2017年創業のわたし漢方(東京・渋谷)はLINEを活用したオンライン漢方相談サービスを展開している。わたし漢方の丸山優菜代表取締役は「町の漢方薬局をLINE上に作るイメージ」と同社のサービスを説明する。「漢方薬局に入りづらさを感じたり、長時間の問診を受ける余裕がなかったりする人も多い。行動に移るまでのハードルが高いのが課題だった」(丸山氏)といい、日常的に使う人が多いツールであるLINEを活用することにした。
LINEのチャット画面で悩みを抱えている症状などを答えると、回答内容に応じて独自のアルゴリズムが次の質問を出していき、候補となる漢方薬が絞り込まれる。この結果に基づいて同社の薬剤師と利用者との間で個別のカウンセリングを実施し、最終的なおすすめ漢方薬が提案されるという流れだ。提案されたものをわたし漢方から購入することもでき、その場合は1カ月分が自宅に郵送される。
2019年創業のスタートアップpluskampo(東京・千代田)が2021年11月から本格稼働させた「+kampo(プラス漢方)」も、オンライン問診に答えることで薬剤師が症状にあった漢方薬を選んでくれるサービスだ。定期購入する利用者向けには「+コンシェルジュサービス」もあり、定期的な健康チェックやZOOMを用いたオンライン相談なども受けられる。

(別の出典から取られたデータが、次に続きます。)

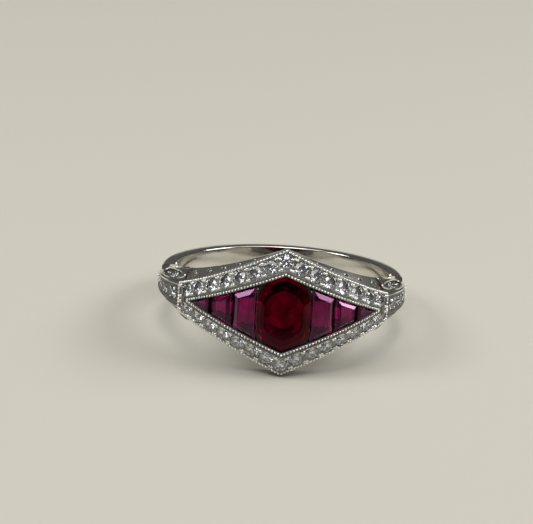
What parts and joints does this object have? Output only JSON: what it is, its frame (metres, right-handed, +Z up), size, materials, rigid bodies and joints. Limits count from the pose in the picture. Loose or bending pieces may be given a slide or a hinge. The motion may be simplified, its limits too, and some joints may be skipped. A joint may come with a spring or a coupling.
{
  "type": "cocktail ring",
  "caption": "Art Deco style cocktail ring: a lozenge of step-cut red stones in a diamond-set border, on a pierced gallery, set shoulders and a plain round shank.",
  "frame": {"origin": "on the floor, under the middle of the ring's box as it lies on its side", "axes": "+Z up; the head with its stones faces -Y; +X to the viewer's right along the head; the ring rests on the head's lower point and the shank's lower edge, so the finger's axis leans about 11 degrees towards +Y"},
  "size_m": [0.0196, 0.0204, 0.0098],
  "materials": {
    "platinum": "polished white precious metal with fine wear and beaded milgrain edges",
    "deep_ruby": "deep crimson polished corundum, step cut",
    "pink_ruby": "purplish crimson polished corundum, step cut",
    "diamond": "colourless polished diamond"
  },
  "bodies": {
    "root": {"border_diamond_lower_left_1": "diamond", "border_diamond_lower_left_2": "diamond", "border_diamond_lower_left_3": "diamond", "border_diamond_lower_left_4": "diamond", "border_diamond_lower_left_5": "diamond", "border_diamond_lower_left_6": "diamond", "border_diamond_lower_left_7": "diamond", "border_diamond_lower_point": "diamond", "border_diamond_lower_right_1": "diamond", "border_diamond_lower_right_2": "diamond", "border_diamond_lower_right_3": "diamond", "border_diamond_lower_right_4": "diamond", "border_diamond_lower_right_5": "diamond", "border_diamond_lower_right_6": "diamond", "border_diamond_lower_right_7": "diamond", "border_diamond_upper_left_1": "diamond", "border_diamond_upper_left_2": "diamond", "border_diamond_upper_left_3": "diamond", "border_diamond_upper_left_4": "diamond", "border_diamond_upper_left_5": "diamond", "border_diamond_upper_left_6": "diamond", "border_diamond_upper_left_7": "diamond", "border_diamond_upper_point": "diamond", "border_diamond_upper_right_1": "diamond", "border_diamond_upper_right_2": "diamond", "border_diamond_upper_right_3": "diamond", "border_diamond_upper_right_4": "diamond", "border_diamond_upper_right_5": "diamond", "border_diamond_upper_right_6": "diamond", "border_diamond_upper_right_7": "diamond", "border_plate": "platinum", "cheek_diamond_left_lower": "diamond", "cheek_diamond_left_upper": "diamond", "cheek_diamond_right_lower": "diamond", "cheek_diamond_right_upper": "diamond", "finger_rail": "platinum", "gallery_lower": "platinum", "gallery_upper": "platinum", "ruby_center": "deep_ruby", "ruby_channel": "platinum", "ruby_left_inner": "pink_ruby", "ruby_left_middle": "pink_ruby", "ruby_left_tip": "pink_ruby", "ruby_right_inner": "pink_ruby", "ruby_right_middle": "pink_ruby", "ruby_right_tip": "pink_ruby", "shank": "platinum", "shoulder_diamond_left_1": "diamond", "shoulder_diamond_left_2": "diamond", "shoulder_diamond_left_3": "diamond", "shoulder_diamond_right_1": "diamond", "shoulder_diamond_right_2": "diamond", "shoulder_diamond_right_3": "diamond", "shoulder_left": "platinum", "shoulder_right": "platinum"}
  },
  "joints": []
}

やりとりにLINEを使う点や問診の進め方は競合と類似する点も多いが、pluskampoの特徴は対象とする症状を限定しているところにあるという。pluskampoは自社ブランドの製品を展開しており、現在は疲労と便秘に対応する6種類の漢方薬を販売している。笹森有起代表取締役は「入り口の症状を絞ることで特定の悩みに対するデータを集めやすくなる。フォローアップ情報などが集まれば問診の精度向上などにつながる」と語る。